## start SUPPLIED DATA
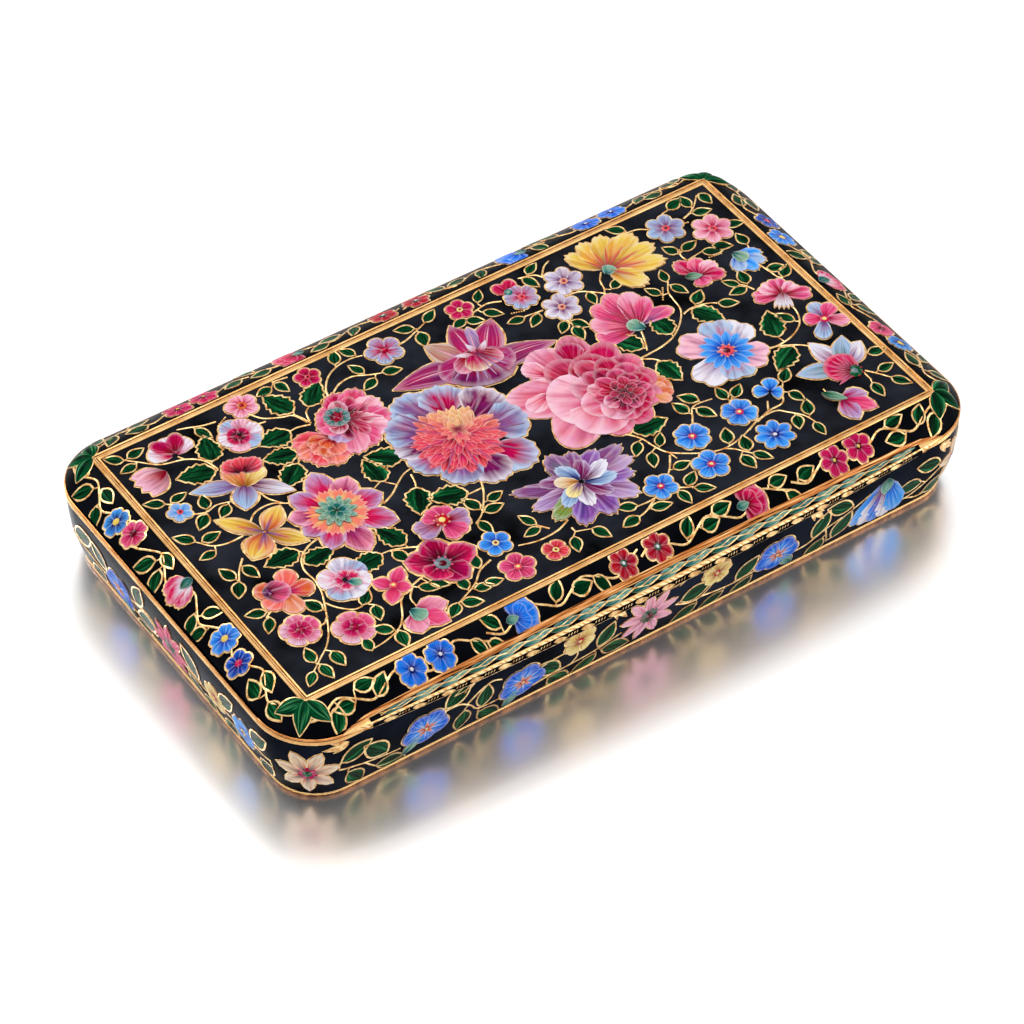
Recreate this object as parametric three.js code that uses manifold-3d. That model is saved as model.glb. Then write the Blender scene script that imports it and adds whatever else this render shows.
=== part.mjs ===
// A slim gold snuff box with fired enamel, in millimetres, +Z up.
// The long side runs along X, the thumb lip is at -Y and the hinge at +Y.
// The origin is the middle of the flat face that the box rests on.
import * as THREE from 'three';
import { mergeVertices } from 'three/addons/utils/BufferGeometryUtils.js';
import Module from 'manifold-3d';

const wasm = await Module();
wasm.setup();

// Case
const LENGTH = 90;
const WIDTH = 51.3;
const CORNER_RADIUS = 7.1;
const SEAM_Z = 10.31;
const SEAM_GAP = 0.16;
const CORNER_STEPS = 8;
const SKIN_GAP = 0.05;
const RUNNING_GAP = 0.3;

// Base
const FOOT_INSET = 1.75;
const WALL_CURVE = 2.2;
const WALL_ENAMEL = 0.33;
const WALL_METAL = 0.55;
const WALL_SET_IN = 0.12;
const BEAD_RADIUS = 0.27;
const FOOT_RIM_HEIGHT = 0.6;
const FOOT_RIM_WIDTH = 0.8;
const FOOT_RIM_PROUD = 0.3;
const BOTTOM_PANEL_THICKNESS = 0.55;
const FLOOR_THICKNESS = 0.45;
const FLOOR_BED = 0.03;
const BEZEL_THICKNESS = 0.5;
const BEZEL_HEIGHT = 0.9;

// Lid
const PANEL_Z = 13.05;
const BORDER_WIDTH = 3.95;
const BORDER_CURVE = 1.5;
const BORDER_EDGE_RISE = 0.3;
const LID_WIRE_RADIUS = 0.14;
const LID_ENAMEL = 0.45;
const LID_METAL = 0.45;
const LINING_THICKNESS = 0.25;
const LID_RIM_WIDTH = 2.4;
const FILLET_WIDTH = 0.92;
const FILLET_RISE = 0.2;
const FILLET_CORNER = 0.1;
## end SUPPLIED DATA
*SHORT EXERCISE*
Take the listing above and set it down exactly.

*ANSWER TO THIS EXERCISE*
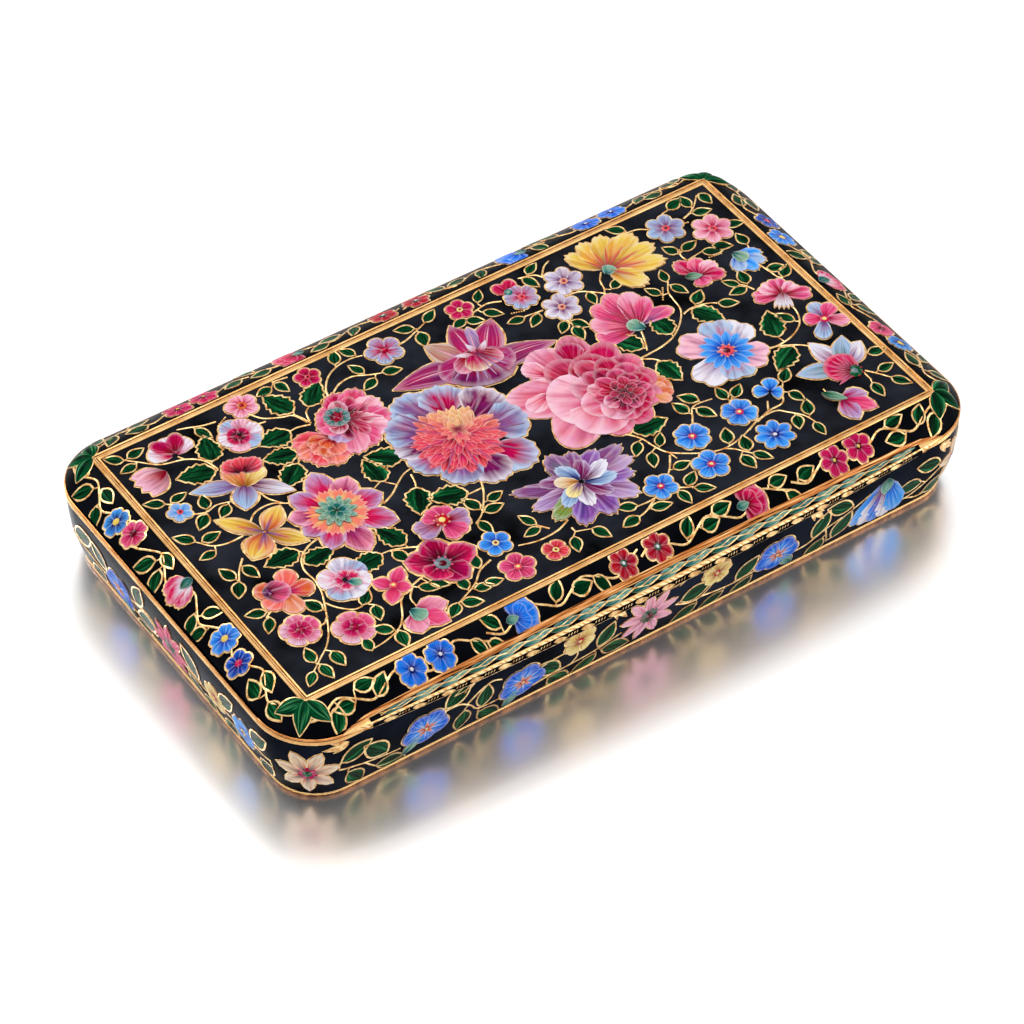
Recreate this object as parametric three.js code that uses manifold-3d. That model is saved as model.glb. Then write the Blender scene script that imports it and adds whatever else this render shows.
=== part.mjs ===
// A slim gold snuff box with fired enamel, in millimetres, +Z up.
// The long side runs along X, the thumb lip is at -Y and the hinge at +Y.
// The origin is the middle of the flat face that the box rests on.
import * as THREE from 'three';
import { mergeVertices } from 'three/addons/utils/BufferGeometryUtils.js';
import Module from 'manifold-3d';

const wasm = await Module();
wasm.setup();

// Case
const LENGTH = 90;
const WIDTH = 51.3;
const CORNER_RADIUS = 7.1;
const SEAM_Z = 10.31;
const SEAM_GAP = 0.16;
const CORNER_STEPS = 8;
const SKIN_GAP = 0.05;
const RUNNING_GAP = 0.3;

// Base
const FOOT_INSET = 1.75;
const WALL_CURVE = 2.2;
const WALL_ENAMEL = 0.33;
const WALL_METAL = 0.55;
const WALL_SET_IN = 0.12;
const BEAD_RADIUS = 0.27;
const FOOT_RIM_HEIGHT = 0.6;
const FOOT_RIM_WIDTH = 0.8;
const FOOT_RIM_PROUD = 0.3;
const BOTTOM_PANEL_THICKNESS = 0.55;
const FLOOR_THICKNESS = 0.45;
const FLOOR_BED = 0.03;
const BEZEL_THICKNESS = 0.5;
const BEZEL_HEIGHT = 0.9;

// Lid
const PANEL_Z = 13.05;
const BORDER_WIDTH = 3.95;
const BORDER_CURVE = 1.5;
const BORDER_EDGE_RISE = 0.3;
const LID_WIRE_RADIUS = 0.14;
const LID_ENAMEL = 0.45;
const LID_METAL = 0.45;
const LINING_THICKNESS = 0.25;
const LID_RIM_WIDTH = 2.4;
const FILLET_WIDTH = 0.92;
const FILLET_RISE = 0.2;
const FILLET_CORNER = 0.1;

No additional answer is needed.